* Given data:

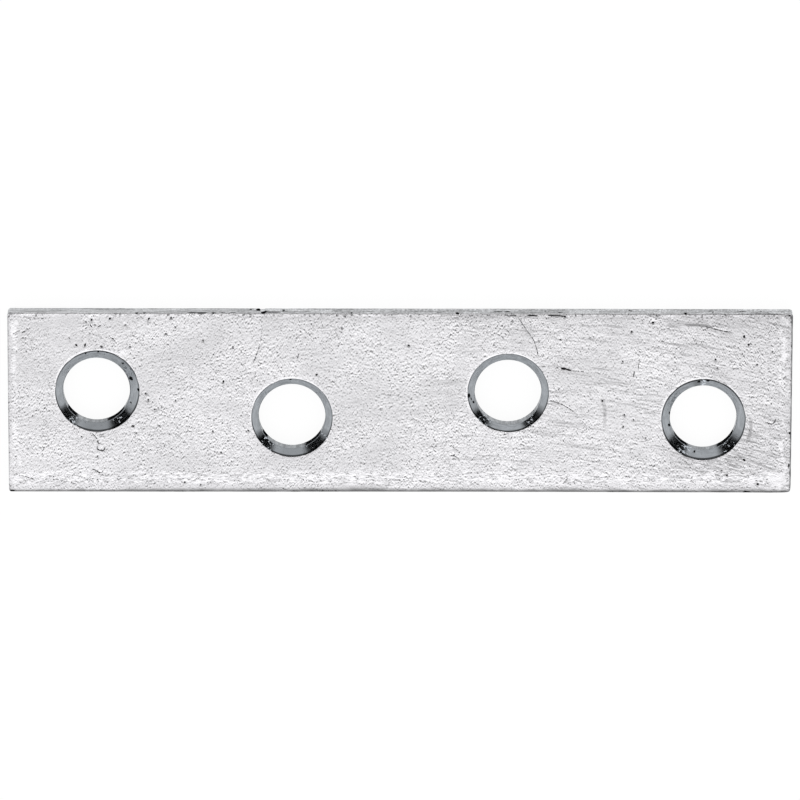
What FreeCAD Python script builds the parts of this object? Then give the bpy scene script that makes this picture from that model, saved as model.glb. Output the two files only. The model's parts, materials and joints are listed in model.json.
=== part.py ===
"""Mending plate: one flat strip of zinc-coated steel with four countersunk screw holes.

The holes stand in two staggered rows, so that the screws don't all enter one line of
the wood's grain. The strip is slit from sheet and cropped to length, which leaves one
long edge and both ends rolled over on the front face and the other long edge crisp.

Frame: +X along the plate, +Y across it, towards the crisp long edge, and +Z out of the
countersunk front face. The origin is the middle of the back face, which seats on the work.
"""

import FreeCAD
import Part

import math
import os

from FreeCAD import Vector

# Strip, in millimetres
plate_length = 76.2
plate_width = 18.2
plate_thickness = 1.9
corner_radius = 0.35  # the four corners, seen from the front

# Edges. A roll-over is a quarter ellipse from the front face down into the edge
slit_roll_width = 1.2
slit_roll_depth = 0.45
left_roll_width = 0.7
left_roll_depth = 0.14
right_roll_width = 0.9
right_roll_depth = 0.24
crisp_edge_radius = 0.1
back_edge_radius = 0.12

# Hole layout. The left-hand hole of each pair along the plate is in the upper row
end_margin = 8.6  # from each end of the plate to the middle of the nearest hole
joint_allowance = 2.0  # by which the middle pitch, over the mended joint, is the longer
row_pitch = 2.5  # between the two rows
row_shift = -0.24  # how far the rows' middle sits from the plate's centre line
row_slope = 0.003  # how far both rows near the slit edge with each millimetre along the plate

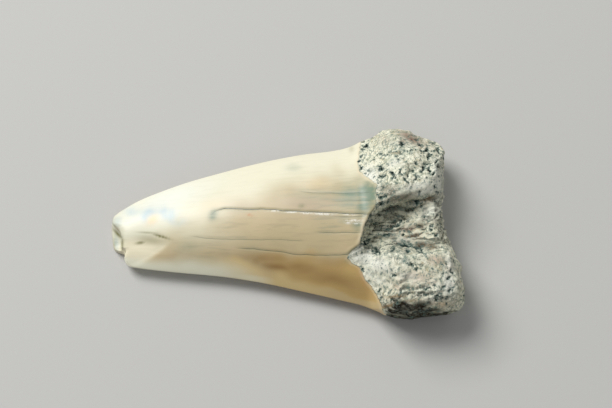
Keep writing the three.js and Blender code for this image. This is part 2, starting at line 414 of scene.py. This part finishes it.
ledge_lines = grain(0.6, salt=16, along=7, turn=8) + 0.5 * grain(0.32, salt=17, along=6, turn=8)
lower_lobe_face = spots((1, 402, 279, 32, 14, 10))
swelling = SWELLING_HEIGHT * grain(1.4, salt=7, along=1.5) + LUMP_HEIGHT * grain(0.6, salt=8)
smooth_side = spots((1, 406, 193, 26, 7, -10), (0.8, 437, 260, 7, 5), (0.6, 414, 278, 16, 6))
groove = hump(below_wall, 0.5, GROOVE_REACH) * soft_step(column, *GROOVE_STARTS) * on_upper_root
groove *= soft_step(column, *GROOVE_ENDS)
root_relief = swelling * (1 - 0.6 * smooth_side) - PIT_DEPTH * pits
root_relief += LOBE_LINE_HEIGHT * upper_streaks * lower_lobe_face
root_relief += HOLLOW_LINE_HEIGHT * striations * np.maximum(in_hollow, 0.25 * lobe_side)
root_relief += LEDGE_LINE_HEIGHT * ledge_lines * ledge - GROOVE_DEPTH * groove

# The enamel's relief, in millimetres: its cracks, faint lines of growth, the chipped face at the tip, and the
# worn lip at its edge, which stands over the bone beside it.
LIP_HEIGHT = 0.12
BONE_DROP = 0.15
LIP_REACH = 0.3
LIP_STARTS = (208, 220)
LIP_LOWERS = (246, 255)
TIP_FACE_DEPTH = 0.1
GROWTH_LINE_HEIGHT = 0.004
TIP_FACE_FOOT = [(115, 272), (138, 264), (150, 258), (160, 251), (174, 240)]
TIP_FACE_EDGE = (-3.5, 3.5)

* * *

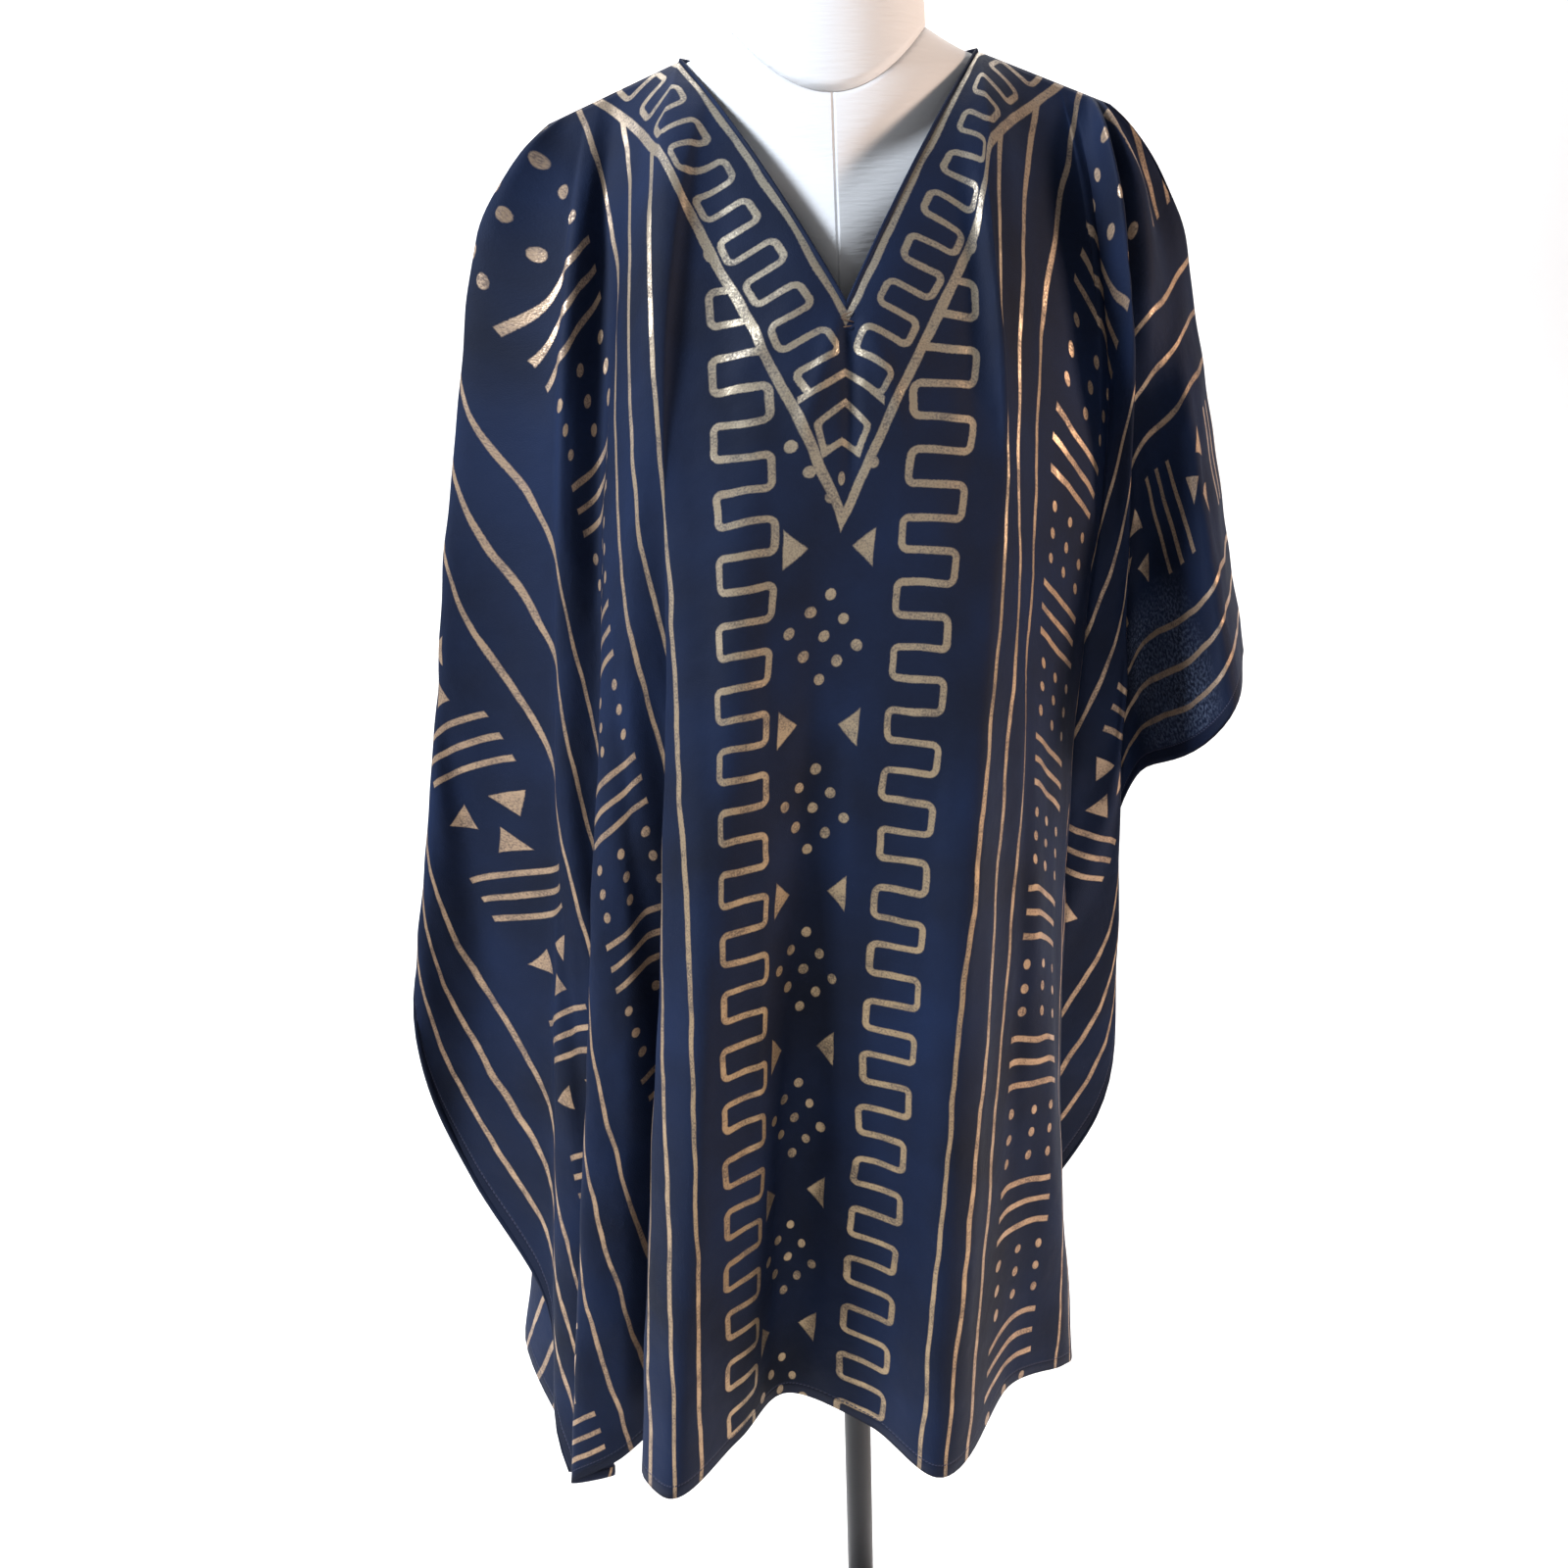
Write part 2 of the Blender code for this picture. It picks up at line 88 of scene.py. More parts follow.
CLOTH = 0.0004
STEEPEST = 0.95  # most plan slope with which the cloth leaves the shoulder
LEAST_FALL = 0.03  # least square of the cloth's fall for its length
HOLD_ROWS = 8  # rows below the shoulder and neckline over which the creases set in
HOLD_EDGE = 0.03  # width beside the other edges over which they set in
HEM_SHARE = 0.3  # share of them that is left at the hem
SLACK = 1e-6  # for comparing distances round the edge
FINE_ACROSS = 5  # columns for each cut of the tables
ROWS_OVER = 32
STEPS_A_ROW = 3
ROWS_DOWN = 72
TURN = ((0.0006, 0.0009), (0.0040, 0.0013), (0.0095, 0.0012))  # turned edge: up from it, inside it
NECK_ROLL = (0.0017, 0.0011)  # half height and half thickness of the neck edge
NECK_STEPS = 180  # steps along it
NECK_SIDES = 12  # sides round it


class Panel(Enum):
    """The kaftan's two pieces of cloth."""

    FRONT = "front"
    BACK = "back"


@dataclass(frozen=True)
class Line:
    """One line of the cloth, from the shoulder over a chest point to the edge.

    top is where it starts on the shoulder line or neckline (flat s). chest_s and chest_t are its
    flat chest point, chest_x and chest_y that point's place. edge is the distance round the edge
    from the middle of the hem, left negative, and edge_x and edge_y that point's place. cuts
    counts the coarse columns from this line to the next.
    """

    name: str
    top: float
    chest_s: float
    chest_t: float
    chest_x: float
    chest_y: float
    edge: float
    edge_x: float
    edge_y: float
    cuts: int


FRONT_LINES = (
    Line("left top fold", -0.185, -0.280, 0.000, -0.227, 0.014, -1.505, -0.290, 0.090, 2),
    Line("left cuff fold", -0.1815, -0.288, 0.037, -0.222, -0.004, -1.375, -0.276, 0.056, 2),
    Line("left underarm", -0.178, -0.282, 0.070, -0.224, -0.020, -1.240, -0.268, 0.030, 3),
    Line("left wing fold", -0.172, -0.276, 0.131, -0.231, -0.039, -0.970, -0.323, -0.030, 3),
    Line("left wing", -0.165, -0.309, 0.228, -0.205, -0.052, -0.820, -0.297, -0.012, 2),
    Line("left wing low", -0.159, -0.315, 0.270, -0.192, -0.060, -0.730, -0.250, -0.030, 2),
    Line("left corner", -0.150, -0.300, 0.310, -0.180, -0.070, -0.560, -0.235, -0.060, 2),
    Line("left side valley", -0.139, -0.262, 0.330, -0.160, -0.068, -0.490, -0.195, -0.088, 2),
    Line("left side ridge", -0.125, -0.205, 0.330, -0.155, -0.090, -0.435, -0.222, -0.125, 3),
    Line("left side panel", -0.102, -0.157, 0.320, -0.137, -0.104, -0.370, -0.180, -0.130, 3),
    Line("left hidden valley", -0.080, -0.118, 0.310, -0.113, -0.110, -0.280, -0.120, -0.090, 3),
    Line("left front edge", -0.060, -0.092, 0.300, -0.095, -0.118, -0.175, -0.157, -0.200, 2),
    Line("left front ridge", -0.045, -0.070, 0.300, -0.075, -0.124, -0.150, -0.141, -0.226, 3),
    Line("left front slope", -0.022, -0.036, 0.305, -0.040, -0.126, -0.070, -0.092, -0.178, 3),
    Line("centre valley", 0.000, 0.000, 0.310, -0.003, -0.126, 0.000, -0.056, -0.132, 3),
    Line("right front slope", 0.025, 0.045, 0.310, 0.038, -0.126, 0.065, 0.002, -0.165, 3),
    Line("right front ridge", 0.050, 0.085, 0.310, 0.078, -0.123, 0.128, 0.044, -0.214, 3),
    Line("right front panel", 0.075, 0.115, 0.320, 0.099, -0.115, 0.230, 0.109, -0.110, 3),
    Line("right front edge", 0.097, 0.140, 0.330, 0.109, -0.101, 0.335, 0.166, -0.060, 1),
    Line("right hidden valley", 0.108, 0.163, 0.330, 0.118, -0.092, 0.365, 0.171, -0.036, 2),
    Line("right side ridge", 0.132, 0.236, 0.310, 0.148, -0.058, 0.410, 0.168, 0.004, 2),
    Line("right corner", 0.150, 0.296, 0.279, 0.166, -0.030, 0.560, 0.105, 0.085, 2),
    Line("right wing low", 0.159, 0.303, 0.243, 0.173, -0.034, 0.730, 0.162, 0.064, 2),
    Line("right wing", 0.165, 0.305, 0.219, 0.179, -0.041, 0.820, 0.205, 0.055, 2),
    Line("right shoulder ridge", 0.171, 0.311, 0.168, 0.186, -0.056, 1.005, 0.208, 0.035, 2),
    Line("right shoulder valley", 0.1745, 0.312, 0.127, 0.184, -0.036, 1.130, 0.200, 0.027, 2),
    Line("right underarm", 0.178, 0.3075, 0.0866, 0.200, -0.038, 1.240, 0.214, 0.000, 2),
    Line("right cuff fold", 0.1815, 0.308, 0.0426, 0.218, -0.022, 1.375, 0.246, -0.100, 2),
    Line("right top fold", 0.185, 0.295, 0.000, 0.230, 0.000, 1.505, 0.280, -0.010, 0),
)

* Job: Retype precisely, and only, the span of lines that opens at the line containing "What FreeCAD Python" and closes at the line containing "corner_radius = 0.35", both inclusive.

* Exercise solution:
What FreeCAD Python script builds the parts of this object? Then give the bpy scene script that makes this picture from that model, saved as model.glb. Output the two files only. The model's parts, materials and joints are listed in model.json.
=== part.py ===
"""Mending plate: one flat strip of zinc-coated steel with four countersunk screw holes.

The holes stand in two staggered rows, so that the screws don't all enter one line of
the wood's grain. The strip is slit from sheet and cropped to length, which leaves one
long edge and both ends rolled over on the front face and the other long edge crisp.

Frame: +X along the plate, +Y across it, towards the crisp long edge, and +Z out of the
countersunk front face. The origin is the middle of the back face, which seats on the work.
"""

import FreeCAD
import Part

import math
import os

from FreeCAD import Vector

# Strip, in millimetres
plate_length = 76.2
plate_width = 18.2
plate_thickness = 1.9
corner_radius = 0.35  # the four corners, seen from the front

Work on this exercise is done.